**GOAL:** In the listing below, identify each line with the word "that" and return those lines.

**GIVEN INFORMATION:**

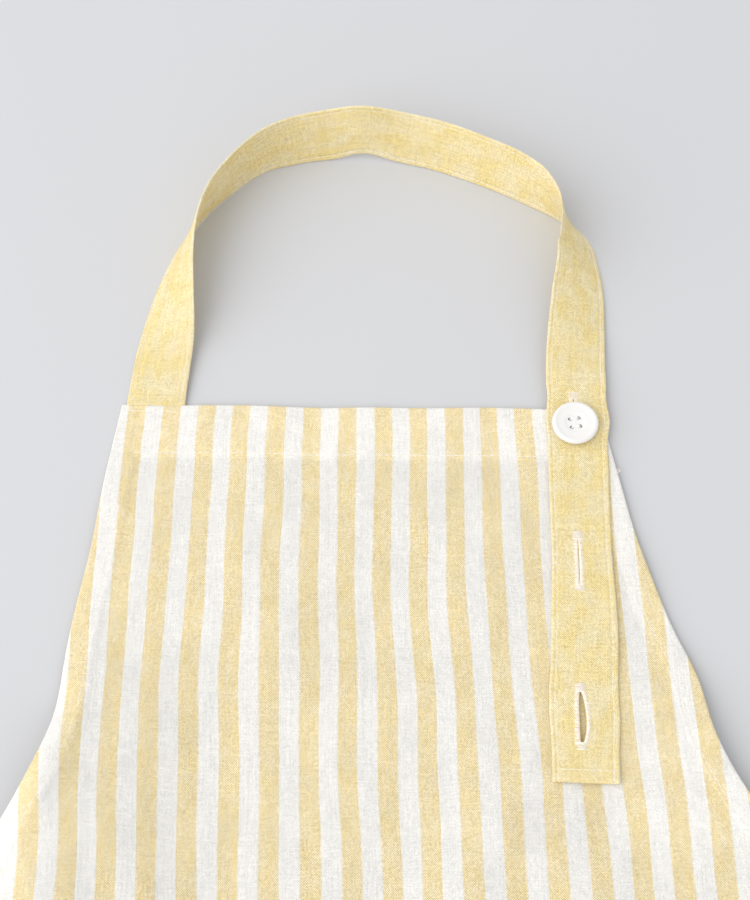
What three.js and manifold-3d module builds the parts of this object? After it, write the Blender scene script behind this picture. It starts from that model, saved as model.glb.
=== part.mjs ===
// Bib apron with a buttoned neck strap, laid out flat, front side up.
// Millimetres. +Z is up, +Y runs from the hem towards the neck, and the back of the cloth rests on z = 0.
// The apron is drawn with y = 0 on the bib's top edge, and moved at the end so that the origin is the
// middle of its footprint.
import * as THREE from 'three';
import { mergeVertices } from 'three/addons/utils/BufferGeometryUtils.js';
import Module from 'manifold-3d';

// Cloth layers. Each ply is drawn thicker than woven cotton is, and keeps a gap to the ply below it.
const PLY = 0.8;
const GAP = 0.3;
const UNDER_Z = 0;
const PANEL_Z = UNDER_Z + PLY + GAP;
const STRAP_Z = PANEL_Z + PLY + GAP;
const STITCH = 0.3;
const STITCH_WIDTH = 0.7;
const STITCH_Z = PANEL_Z + PLY + GAP;

// Bib and skirt.
const BIB_TOP_WIDTH = 220;
const WAIST_WIDTH = 700;
const BIB_HEIGHT = 290;
const APRON_LENGTH = 860;
const HEM_WIDTH = 716;
const FOLD_Y = -262;
const FOLD_GAP = 1.2;
const ARMHOLE_SLOPE = 0.18;
const ARMHOLE_POWER = 5.6;
const ARMHOLE_STEPS = 14;

// Hems.
const TOP_HEM = 24;
const EDGE_HEM = 10;
const BOTTOM_HEM = 30;
const SEAM_INSET = 1.2;
const SIDE_SEAM_TOP = -50;

// Neck strap.
const STRAP_WIDTH = 27;
const STRAP_SLANT = 3.7;
const STRAP_TOP_X = 96.2;
const ANCHOR_X = -95.6;
const ANCHOR_DEPTH = 24.4;
const ANCHOR_SEAM_Y = -3;
const LOOP_START_Y = 5;
const LOOP_HINGE_Y = 3;
const LOOP_STEPS = 72;
const TAB_LENGTH = 34;
const TAIL_GAP = 1.4;
const STRAP_END = 171;

// Buttonholes: distances run down the strap from the bib's top edge.
const HOLE_OFFSET = -1.6;
const HOLE_FIRST = 12.6;
const HOLE_PITCH = 66.5;
const HOLE_LENGTH = 20.5;
const HOLE_RIM = 2.4;
const HOLE_WIDTHS = [3.6, 1, 3.4];

// Button.
const BUTTON_X = 93.9;
const BUTTON_Y = -15.4;
const BUTTON_Z = 4.7;
const BUTTON_RADIUS = 10.5;
const BUTTON_THICKNESS = 2.6;
const BUTTON_DISH = 0.5;
const BUTTON_RECESS = 0.9;
const BUTTON_RECESS_RADIUS = 4.6;
const THREAD_HOLE_RADIUS = 0.8;
const THREAD_HOLE_SPACING = 4;
const THREAD_RADIUS = 0.45;
const THREAD_PAD_RADIUS = 3.5;
const SHANK_RADIUS = 1.3;

// Waist ties. Each runs outward from its seam, then folds flat on the diagonal and runs down beside the skirt.
const TIE_WIDTH = 30;
const TIE_LENGTH = 600;
const TIE_SEAM = 20;
const TIE_FOLD_X = 382;
const BOX_STITCH = 14;

// The loop's lower edge, from the bib's left corner over to its right corner: x, y, height, and how far
// the strap is tipped up from lying flat, in degrees. Past 90 it leans out from the loop.
const LOOP_STATIONS = [
  [-109.2, LOOP_START_Y, 0.5, 1],
  [-108.6, 14, 0.6, 3],
  [-104.8, 36, 0.8, 8],
  [-98.5, 60, 1, 33],
  [-92, 79, 1, 52],
  [-83.5, 95, 1, 68],
  [-72, 110.5, 1, 82],
  [-47, 131.5, 1, 96],
  [-29, 137, 1, 106],
  [-12, 138.5, 2, 110],
  [3, 137.5, 4, 108],
  [20, 134.5, 2, 112],
  [40, 128, 1, 112],
  [70, 113, 1, 108],
  [84, 104.3, 1, 102],
  [96.5, 95.5, 1, 82],
  [105.5, 87.5, 1, 56],
  [110.5, 79, 1, 46],
  [112.5, 67, 1, 39],
  [113.2, 50, 1, 24],
  [111.8, 30, 1.5, 13],
  [110.3, 14, 2.2, 6],
  [109.7, LOOP_START_Y, 2.6, 1],
];

const wasm = await Module();
wasm.setup();

const apron = new THREE.Group();
const STRIPED = { color: 0xf2e4b8, roughness: 0.95 };
const CHAMBRAY = { color: 0xecd494, roughness: 0.95 };
const THREAD = { color: 0xf6eedd, roughness: 0.8 };
const BUTTON = { color: 0xf7f5ef, roughness: 0.25 };

function addMesh(name, geometry, look, parent = apron) {
  const material = new THREE.MeshStandardMaterial({ metalness: 0, ...look });
  const mesh = new THREE.Mesh(geometry, material);
  mesh.name = name;
  parent.add(mesh);
  return mesh;
}

function plate(points, z, thickness = PLY, holes = []) {
  const shape = new THREE.Shape(points.map(([x, y]) => new THREE.Vector2(x, y)));
  shape.holes = holes;
  const geometry = new THREE.ExtrudeGeometry(shape, { depth: thickness, bevelEnabled: false, curveSegments: 6 });
  geometry.translate(0, 0, z);
  return geometry;
}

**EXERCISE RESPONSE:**
What three.js and manifold-3d module builds the parts of this object? After it, write the Blender scene script behind this picture. It starts from that model, saved as model.glb.
// The apron is drawn with y = 0 on the bib's top edge, and moved at the end so that the origin is the